AH: Since the quincunx was planned, did you already have all five books loosely visualized or outlined well beforehand (and by extension, did you have connections you wanted to make across the works set aside), or was the process more organic, with pathways revealing openings as you moved through each piece?
AA: Yes, in fact I had a sense of all five novels as I began writing the first one, Pastoral. That said, the process was organic, as you say. I had to know Tancred — who was in The Hidden Keys — before I could write about him and his friend Olivier in Ring. The same goes for Professor Bruno, whom I first wrote about in Days By Moonlight. In fact, what I’m planning to do is to rewrite all of the novels — more a retouch than a rewrite, actually — based on the completed novels. It was always my intention that A Quincunx — the title of the five novels together — be taken as a single, integral work, in which the kind of playfulness I rely on can be seen at its best.

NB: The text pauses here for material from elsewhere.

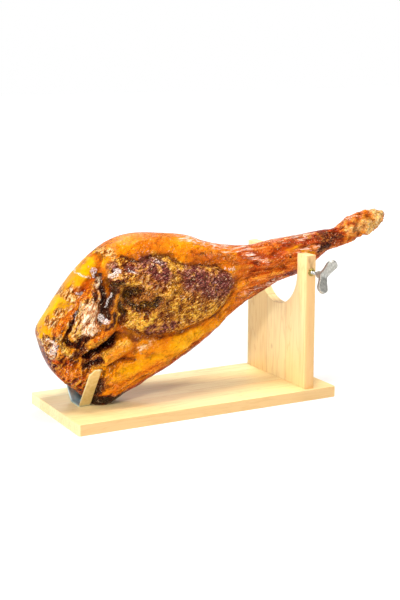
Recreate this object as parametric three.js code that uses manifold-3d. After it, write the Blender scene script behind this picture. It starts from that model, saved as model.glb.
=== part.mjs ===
// A cured ham held in its wooden carving stand.
// Millimetres, +Z up, +X along the board towards the shank, -Y towards the viewer.
// The origin is the middle of the board's underside.
import * as THREE from 'three';
import { mergeVertices } from 'three/addons/utils/BufferGeometryUtils.js';
import Module from 'manifold-3d';

const wasm = await Module();
wasm.setup();

// Driving dimensions
const GAP = 0.3;
const BOARD = { length: 500, width: 220, thickness: 20, corner: 4, edge: 1.2 };
const UPRIGHT = { middle: 198.2, thickness: 18, width: 205, height: 242, edge: 0.8 };
const NOTCH = { y: -2.5, z: 228, radius: 67.5 };
const FORK = { x: -200, width: 20, y: 4, halfWeb: 19, top: 95.3, lean: 35.5, sheet: 2.5, bend: 3, edge: 0.4 };
const FORK_CHAMFER = { run: 8, rise: 8.8 };
const SCREW = { z: 232, radius: 3, clearance: 0.3, tip: 1, footprint: 12 };
const INSERT = {
  flange: 7, flangeHeight: 1.3, chamfer: 0.5, collar: 4.6, collarHeight: 2.2, barrel: 5, length: 22,
};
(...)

AH: It’s interesting to see the amusement in assigning a shape (a quincunx) to the divine. One would assume the centre dot to hold more significance than the four corners, though in reference to your series is that the case — is there one work in particular that sits in the centre with ties to all others in the series? Is Ring the centrepiece?
AA: Ring is central, in that it has characters in it from the novels that preceded it (Pastoral, Fifteen Dogs) and from the novels that come after it (The Hidden Keys, Days By Moonlight). Ring is the pivot, if you like, and at its centre is a long poem on “love,” a central concern of all the novels.
That said, I think one should feel at ease reading the novels in any order at all. Every order will give the reader a different impression of the whole, with characters popping in and out in unpredictable ways. Each novel was meant to be a stand-alone work, needing no context to be understood or (I hope) enjoyed.
So, you could say each novel is “central,” in a way. That is, no one novel is more important than the others.
AH: The idea of magic or fantasy as a theme runs through several of your novels, along with many instances of Greek mythology. Can you tell me a bit about the use of Greek mythology in Ring and if the tale told is found within the mythology or if you’ve taken some creative liberties with it?
AA: So … I’m just writing an essay, at the moment, about my relationship to “magic” and “fantasy,” because I’d like to clarify my feelings about those ideas, a little. But, to answer your questions about Greek Mythology: the poem at the heart of Ring is entirely original, though it uses characters from Greek Mythology. And my relationship to Greek mythology is more personal than professional. My father, while studying for his degree in Medicine, took a course on Classic Literature. To help him with his tests, he read me excerpts from Homer and Hesiod, etc. I must have been about five or six at the time. I don’t think my father had any ulterior motives in mind. He wasn’t trying to educate or enlighten his six-year-old. But the closeness his reading brought — my Dad reading stories to me — was deeply influential on my life. I’ve been thinking about or using classical elements in my work from the first. It feels as if these elements are a living aspect of my work, not something old or dead.
AH: Regarding the essay you’re currently writing, could you explain a bit about what has propelled you to want to clarify your feelings about the ideas of magic and fantasy and your relationship to them?
AA: I’m going to keep this to myself for now, Ash, because I’ll only understand the essay once I’ve written it. Also: I don’t want to jinx myself!